Così con sorprendente agilità e velocità Laura Kibel, trasforma ora il suo piede ora il suo ginocchio in un volto diverso, grazie all’ausilio di nasi di gomma parrucche e vestiti sempre tutti elaborati da lei, perché è un’artista a tutto tondo, in quanto è costumista e scenografa di teatro e cinema ed è anche musicista.
Infatti ha curato anche la colonna sonora dello spettacolo, scegliendo pezzi musicali che vanno dai suoni caraibici fino a quelli più impegnativi dell’opera, con brani della “Traviata” e de “Il barbiere di Siviglia”.
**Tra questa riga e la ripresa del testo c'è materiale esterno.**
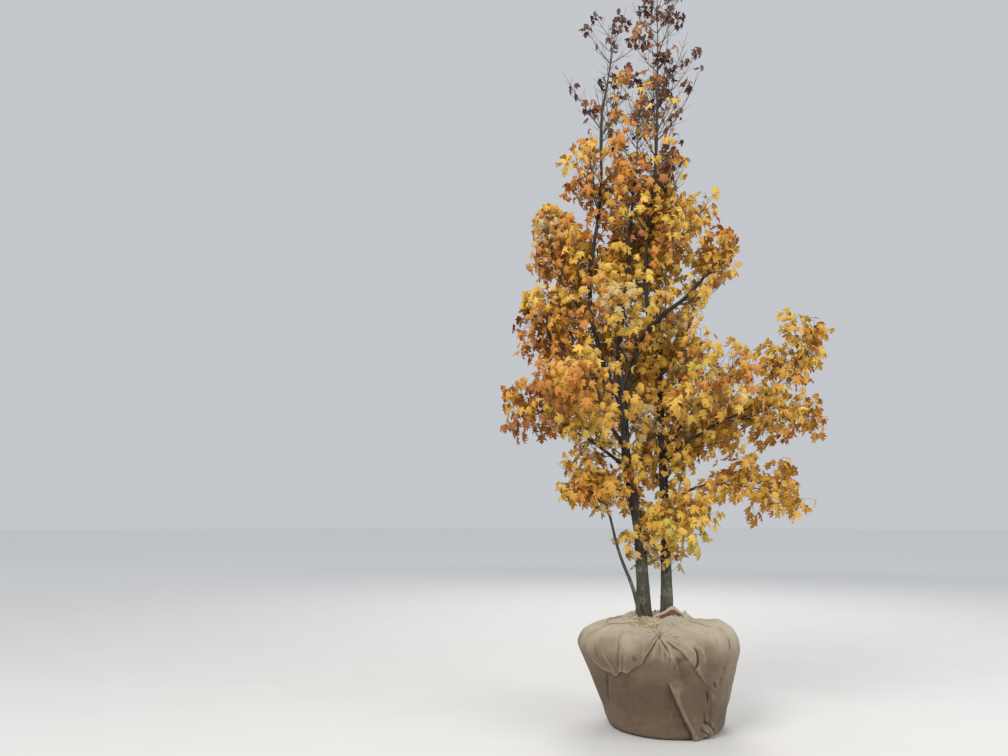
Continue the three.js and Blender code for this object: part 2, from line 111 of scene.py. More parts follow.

Come ogni favola che si rispetta ha un insegnamento morale , così anche le storie raccontate dalla Kibel, che con ironia e divertimento tocca vari argomenti che vanno dalla religione, all’attualità, all’ambiente.
Così la natività in “Terra Santa” rappresentata da Maria, Giuseppe, Gesù Bambino, il bue e l’asinello, diventa una natività in “Terra Minata” ed è Gesù Bambino che scrive la letterina di Natale con cui si augura che il prossimo 25 dicembre non nasca più in quella Terra; dove l’Angelo ed il Diavolo trovano un accordo per vivere in pace; il torero non uccide il toro e anziché sbandierare la mantella rossa, sventola quella del WWF e la poesia del principe della risata, Totò, ci ricorda che davanti alla morte siamo tutti uguali.
Uno spettacolo dove il pubblico ad ogni scenetta ha riso ed applaudito con entusiasmo, uno spettacolo che con umorismo, bravura non ci ha fatto stare solo con il naso all’insù ,ma ci ha portato con i “piedi” per terra.